--- start ---

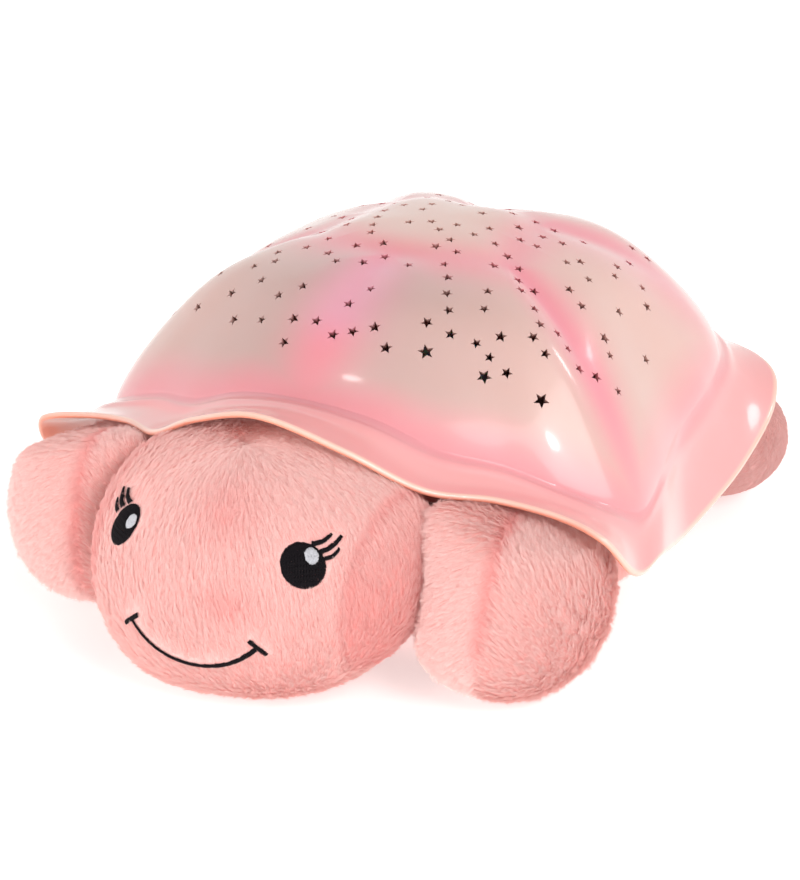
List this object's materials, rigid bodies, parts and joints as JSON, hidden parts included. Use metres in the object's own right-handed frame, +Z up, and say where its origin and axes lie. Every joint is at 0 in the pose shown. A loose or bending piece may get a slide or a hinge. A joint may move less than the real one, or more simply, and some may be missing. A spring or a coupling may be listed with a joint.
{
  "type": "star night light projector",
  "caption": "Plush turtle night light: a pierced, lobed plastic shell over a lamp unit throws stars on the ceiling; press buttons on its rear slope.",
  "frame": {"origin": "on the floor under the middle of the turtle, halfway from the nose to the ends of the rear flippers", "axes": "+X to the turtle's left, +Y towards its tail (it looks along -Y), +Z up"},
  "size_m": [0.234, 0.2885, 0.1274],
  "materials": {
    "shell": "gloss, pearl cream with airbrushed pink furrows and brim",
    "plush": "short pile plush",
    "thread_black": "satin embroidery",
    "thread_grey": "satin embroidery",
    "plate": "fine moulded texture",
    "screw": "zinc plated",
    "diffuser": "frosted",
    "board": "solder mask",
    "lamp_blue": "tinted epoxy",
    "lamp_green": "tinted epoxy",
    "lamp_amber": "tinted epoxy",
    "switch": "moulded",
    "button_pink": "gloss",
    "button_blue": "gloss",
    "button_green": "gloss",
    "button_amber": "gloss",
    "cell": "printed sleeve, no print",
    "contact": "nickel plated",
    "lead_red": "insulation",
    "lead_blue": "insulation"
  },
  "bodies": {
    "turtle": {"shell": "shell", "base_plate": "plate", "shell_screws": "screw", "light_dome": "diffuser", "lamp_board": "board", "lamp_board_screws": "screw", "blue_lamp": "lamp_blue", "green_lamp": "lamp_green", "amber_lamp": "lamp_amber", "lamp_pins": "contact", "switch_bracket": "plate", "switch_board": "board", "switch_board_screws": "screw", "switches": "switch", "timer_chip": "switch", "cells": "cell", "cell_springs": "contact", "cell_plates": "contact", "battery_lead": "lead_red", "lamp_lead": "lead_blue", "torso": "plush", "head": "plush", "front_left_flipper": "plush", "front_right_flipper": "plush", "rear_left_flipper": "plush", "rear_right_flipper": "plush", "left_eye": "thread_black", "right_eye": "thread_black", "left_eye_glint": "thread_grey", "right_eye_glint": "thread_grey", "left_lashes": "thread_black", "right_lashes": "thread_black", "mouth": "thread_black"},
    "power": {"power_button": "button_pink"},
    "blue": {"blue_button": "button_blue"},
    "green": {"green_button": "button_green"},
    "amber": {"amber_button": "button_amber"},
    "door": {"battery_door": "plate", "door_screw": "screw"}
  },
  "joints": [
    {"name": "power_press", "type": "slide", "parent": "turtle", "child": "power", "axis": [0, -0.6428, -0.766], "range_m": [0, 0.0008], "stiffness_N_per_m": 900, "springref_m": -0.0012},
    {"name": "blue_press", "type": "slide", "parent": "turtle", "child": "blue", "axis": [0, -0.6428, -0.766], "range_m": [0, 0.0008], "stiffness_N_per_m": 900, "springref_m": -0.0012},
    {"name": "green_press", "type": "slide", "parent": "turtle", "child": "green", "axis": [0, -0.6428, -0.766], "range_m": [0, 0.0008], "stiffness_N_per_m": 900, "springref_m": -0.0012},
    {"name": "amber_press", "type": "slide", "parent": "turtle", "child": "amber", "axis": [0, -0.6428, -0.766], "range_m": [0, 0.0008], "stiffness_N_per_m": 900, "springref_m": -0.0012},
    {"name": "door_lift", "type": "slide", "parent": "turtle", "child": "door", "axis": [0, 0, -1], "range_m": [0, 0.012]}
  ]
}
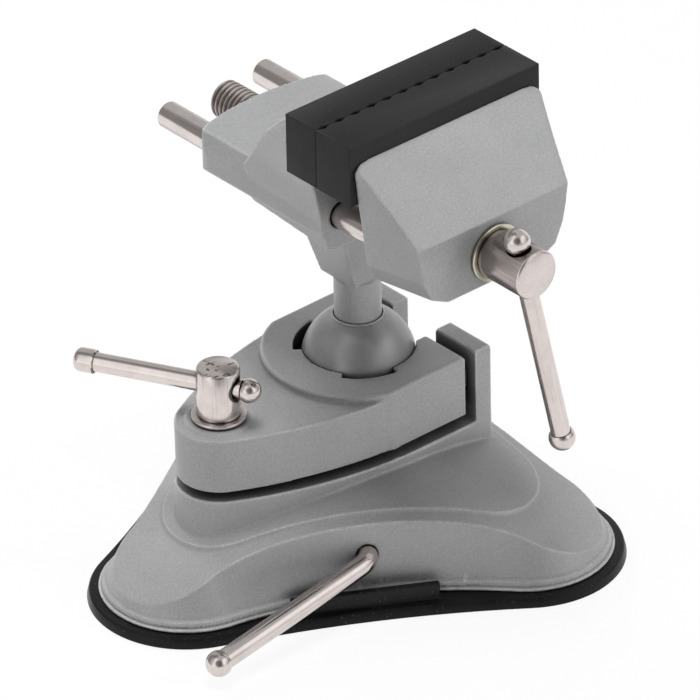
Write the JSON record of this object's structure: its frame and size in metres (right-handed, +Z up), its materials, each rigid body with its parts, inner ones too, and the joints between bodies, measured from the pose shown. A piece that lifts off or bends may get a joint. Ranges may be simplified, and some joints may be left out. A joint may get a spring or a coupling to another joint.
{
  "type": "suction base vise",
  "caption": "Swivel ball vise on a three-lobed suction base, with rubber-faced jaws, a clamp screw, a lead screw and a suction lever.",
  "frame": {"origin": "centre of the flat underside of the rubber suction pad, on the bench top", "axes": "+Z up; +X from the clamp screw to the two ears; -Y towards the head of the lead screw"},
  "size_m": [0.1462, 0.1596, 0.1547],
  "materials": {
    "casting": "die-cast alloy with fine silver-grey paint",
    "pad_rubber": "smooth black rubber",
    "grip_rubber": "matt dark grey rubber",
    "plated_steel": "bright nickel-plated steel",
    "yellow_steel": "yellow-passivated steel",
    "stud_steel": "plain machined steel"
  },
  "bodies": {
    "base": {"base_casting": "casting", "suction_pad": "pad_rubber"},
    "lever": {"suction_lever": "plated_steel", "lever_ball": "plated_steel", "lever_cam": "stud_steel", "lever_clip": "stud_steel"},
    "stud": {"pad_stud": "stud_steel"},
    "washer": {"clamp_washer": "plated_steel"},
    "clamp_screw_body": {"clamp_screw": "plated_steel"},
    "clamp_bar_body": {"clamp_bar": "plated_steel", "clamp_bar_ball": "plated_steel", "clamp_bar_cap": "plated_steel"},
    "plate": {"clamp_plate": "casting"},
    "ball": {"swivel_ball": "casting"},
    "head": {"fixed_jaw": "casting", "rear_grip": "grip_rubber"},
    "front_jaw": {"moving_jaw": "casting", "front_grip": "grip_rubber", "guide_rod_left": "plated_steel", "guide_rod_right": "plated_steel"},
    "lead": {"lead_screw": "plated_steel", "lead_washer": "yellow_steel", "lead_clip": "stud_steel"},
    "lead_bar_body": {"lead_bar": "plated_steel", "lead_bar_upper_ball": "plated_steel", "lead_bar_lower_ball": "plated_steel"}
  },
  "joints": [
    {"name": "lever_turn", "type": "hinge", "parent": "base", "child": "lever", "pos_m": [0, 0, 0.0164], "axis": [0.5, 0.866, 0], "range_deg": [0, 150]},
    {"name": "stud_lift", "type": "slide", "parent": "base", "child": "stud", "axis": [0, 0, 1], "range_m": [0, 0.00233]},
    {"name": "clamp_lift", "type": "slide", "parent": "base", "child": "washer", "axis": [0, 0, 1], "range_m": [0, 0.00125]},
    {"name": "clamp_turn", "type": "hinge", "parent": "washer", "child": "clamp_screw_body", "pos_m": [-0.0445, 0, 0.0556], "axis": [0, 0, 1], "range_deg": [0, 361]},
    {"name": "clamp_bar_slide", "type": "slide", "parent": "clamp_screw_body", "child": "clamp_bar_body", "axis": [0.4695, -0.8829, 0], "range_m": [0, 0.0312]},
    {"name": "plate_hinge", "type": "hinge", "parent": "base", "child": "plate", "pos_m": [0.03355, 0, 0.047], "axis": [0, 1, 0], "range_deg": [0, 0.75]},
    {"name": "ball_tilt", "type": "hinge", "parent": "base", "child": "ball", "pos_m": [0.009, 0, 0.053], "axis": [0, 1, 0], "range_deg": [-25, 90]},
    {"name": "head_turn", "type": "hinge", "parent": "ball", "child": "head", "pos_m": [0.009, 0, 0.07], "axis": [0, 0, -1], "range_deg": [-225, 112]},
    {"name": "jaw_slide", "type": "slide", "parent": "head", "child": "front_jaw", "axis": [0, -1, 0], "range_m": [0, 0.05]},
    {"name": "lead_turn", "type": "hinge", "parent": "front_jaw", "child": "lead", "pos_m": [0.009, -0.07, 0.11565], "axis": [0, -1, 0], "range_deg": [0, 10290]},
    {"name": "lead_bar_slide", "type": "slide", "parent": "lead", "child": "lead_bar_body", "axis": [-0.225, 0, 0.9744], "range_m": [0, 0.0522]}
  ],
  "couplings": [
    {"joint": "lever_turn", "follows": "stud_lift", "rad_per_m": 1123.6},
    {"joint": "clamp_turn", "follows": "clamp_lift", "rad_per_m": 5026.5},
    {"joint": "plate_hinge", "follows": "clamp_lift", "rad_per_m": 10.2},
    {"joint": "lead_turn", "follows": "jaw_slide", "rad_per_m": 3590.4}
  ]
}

--- end ---

- **AIM OF THE EXERCISE**
Out of the preceding entries, pull every line containing the string "pose".

- **SOLUTION TO THIS EXERCISE**
List this object's materials, rigid bodies, parts and joints as JSON, hidden parts included. Use metres in the object's own right-handed frame, +Z up, and say where its origin and axes lie. Every joint is at 0 in the pose shown. A loose or bending piece may get a slide or a hinge. A joint may move less than the real one, or more simply, and some may be missing. A spring or a coupling may be listed with a joint.
Write the JSON record of this object's structure: its frame and size in metres (right-handed, +Z up), its materials, each rigid body with its parts, inner ones too, and the joints between bodies, measured from the pose shown. A piece that lifts off or bends may get a joint. Ranges may be simplified, and some joints may be left out. A joint may get a spring or a coupling to another joint.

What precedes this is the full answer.